- [What is required]: Sift the listing for lines that hold the string "parts" and pull them out.

- [Provided data]:

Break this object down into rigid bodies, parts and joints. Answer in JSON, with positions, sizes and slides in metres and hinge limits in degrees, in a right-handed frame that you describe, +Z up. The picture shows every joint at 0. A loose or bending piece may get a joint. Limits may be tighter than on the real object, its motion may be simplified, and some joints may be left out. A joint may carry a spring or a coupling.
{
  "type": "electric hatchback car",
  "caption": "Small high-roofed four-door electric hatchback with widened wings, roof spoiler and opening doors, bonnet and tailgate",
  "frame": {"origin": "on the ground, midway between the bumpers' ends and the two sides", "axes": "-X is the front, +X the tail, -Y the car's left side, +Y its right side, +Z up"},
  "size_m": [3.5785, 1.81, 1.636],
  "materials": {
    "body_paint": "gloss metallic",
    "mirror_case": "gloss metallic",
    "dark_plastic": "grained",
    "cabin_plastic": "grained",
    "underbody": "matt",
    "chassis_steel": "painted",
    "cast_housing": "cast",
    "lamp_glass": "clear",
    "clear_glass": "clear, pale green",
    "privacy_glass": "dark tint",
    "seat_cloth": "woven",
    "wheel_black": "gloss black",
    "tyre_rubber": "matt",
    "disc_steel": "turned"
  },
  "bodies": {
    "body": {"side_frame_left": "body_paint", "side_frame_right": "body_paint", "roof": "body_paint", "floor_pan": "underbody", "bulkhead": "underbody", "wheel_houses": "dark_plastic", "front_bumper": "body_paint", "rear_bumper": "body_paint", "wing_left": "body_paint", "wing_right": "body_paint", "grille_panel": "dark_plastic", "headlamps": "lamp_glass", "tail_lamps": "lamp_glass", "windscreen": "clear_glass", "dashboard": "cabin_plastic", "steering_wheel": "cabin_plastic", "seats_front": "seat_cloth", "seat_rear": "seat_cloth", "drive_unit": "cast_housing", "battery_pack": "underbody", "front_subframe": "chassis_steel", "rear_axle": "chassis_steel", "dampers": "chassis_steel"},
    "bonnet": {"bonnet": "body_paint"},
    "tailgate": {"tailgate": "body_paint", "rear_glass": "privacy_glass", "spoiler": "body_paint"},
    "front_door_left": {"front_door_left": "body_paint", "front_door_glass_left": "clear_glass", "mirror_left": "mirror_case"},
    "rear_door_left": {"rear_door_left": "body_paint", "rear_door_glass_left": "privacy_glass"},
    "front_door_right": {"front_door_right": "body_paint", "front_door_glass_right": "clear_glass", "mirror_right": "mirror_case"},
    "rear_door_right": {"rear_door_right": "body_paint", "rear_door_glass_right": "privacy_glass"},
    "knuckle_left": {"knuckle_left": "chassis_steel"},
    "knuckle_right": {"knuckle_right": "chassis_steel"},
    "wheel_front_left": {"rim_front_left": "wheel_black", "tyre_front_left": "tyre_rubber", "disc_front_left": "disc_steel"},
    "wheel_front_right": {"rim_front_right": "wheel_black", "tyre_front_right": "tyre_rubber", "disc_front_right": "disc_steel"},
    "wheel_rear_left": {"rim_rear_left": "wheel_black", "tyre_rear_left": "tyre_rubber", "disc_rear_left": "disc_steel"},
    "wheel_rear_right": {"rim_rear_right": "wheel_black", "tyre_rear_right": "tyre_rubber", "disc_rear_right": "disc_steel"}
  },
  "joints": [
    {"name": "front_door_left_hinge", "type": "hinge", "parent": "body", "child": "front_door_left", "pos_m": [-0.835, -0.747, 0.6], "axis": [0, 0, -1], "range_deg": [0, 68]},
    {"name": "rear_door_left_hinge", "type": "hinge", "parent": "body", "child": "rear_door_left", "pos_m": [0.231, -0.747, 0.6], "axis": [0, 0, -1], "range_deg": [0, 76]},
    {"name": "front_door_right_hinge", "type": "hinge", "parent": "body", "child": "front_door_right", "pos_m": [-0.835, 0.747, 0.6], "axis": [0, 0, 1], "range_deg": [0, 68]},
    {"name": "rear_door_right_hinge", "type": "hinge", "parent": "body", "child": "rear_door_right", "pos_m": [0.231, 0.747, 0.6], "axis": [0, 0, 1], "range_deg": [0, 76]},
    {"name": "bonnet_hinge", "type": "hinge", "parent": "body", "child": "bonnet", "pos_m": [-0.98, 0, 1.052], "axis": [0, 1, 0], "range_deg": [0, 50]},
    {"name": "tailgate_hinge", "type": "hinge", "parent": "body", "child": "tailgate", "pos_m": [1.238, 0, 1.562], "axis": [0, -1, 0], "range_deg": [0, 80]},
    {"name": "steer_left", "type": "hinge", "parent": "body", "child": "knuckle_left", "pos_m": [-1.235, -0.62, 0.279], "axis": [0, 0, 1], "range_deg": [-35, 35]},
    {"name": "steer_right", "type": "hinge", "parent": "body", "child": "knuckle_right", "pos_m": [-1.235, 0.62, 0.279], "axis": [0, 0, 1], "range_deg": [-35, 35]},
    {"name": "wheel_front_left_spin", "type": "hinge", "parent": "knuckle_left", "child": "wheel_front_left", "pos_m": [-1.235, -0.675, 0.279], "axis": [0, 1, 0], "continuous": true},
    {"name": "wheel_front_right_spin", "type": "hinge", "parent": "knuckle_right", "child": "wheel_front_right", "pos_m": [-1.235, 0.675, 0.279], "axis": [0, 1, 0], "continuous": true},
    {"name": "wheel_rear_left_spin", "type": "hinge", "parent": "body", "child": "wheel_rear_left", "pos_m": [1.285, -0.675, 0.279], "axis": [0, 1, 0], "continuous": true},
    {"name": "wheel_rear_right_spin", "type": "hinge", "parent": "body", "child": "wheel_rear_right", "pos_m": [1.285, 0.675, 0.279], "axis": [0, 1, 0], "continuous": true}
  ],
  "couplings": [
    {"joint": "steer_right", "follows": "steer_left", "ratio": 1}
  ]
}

...

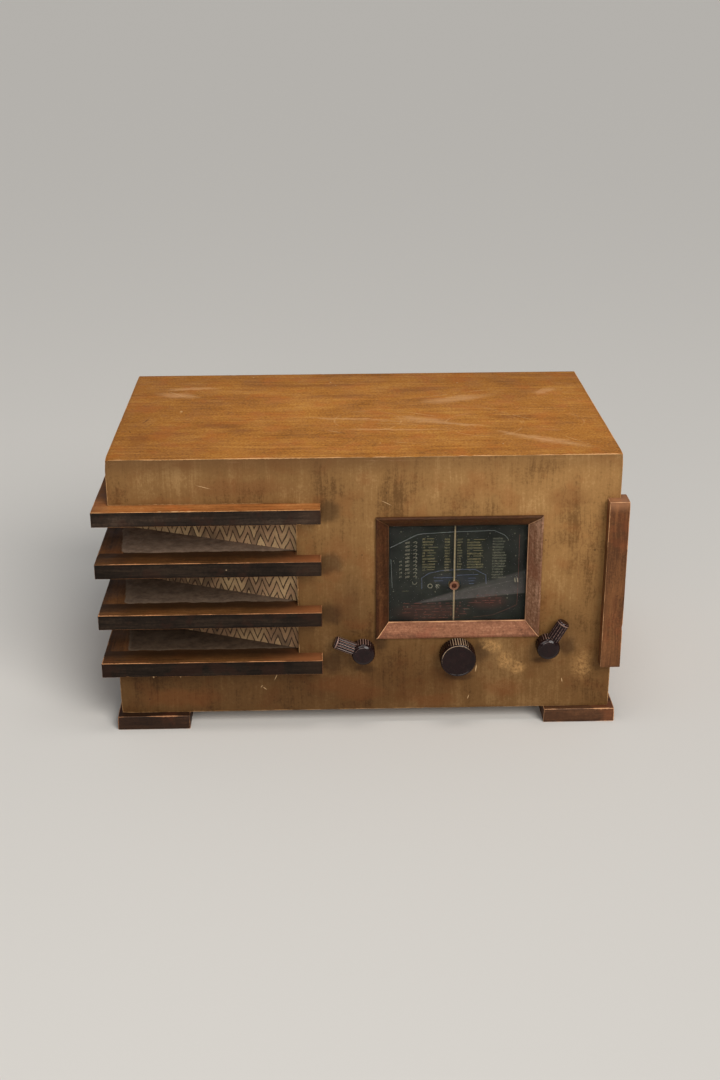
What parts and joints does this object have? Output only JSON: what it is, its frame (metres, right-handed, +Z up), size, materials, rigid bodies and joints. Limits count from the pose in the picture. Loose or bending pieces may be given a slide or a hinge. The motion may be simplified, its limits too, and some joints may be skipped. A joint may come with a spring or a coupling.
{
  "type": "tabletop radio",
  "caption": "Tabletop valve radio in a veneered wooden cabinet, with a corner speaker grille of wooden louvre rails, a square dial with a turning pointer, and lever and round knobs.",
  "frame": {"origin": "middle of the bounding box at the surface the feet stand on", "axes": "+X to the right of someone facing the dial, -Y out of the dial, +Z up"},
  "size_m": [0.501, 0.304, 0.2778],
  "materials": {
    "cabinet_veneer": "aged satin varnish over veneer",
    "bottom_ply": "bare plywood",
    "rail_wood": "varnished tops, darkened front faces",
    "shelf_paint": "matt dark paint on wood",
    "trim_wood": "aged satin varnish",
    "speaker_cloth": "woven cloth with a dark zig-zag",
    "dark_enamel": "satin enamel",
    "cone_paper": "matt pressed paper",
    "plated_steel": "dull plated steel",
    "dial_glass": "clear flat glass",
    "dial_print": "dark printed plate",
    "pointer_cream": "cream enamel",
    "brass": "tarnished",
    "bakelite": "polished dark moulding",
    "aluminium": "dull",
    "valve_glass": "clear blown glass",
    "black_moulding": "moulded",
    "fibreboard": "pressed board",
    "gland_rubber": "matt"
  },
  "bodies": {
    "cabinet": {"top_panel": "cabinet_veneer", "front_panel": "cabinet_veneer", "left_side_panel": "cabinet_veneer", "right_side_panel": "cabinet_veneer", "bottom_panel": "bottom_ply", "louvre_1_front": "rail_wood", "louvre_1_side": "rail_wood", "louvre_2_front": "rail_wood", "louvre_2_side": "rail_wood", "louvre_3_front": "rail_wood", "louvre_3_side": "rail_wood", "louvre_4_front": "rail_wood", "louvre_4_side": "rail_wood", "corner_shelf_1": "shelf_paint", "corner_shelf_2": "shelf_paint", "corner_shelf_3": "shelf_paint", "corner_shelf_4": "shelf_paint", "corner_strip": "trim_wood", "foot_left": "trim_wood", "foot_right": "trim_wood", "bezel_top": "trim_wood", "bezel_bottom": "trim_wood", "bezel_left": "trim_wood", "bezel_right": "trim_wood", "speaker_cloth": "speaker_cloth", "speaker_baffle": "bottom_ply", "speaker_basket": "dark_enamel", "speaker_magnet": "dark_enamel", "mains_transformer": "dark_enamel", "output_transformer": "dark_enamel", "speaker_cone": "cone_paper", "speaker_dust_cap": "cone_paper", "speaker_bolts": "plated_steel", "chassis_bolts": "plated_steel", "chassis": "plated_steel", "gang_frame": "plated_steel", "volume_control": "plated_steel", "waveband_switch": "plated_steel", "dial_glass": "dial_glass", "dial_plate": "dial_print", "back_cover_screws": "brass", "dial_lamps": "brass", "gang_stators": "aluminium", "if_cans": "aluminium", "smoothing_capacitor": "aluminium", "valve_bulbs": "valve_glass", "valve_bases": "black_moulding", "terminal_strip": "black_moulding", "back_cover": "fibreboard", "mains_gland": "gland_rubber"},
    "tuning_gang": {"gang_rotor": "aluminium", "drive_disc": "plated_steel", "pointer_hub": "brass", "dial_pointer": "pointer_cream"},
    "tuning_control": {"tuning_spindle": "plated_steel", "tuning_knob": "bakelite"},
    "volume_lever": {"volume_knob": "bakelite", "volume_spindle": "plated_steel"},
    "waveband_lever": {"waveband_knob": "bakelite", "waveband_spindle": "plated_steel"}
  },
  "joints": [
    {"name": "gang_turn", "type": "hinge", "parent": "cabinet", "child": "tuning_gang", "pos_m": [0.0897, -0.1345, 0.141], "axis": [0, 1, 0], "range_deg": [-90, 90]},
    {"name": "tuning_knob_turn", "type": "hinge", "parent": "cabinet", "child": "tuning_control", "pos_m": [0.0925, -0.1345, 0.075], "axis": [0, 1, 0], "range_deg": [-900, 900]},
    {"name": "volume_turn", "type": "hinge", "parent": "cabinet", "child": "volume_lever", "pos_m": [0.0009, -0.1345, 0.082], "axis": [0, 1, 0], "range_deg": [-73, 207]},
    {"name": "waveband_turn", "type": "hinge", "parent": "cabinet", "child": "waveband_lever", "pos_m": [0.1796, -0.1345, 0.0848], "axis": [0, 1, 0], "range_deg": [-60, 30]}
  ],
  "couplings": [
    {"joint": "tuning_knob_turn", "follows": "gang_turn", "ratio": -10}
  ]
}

- [Solution for this problem]:
Break this object down into rigid bodies, parts and joints. Answer in JSON, with positions, sizes and slides in metres and hinge limits in degrees, in a right-handed frame that you describe, +Z up. The picture shows every joint at 0. A loose or bending piece may get a joint. Limits may be tighter than on the real object, its motion may be simplified, and some joints may be left out. A joint may carry a spring or a coupling.
What parts and joints does this object have? Output only JSON: what it is, its frame (metres, right-handed, +Z up), size, materials, rigid bodies and joints. Limits count from the pose in the picture. Loose or bending pieces may be given a slide or a hinge. The motion may be simplified, its limits too, and some joints may be skipped. A joint may come with a spring or a coupling.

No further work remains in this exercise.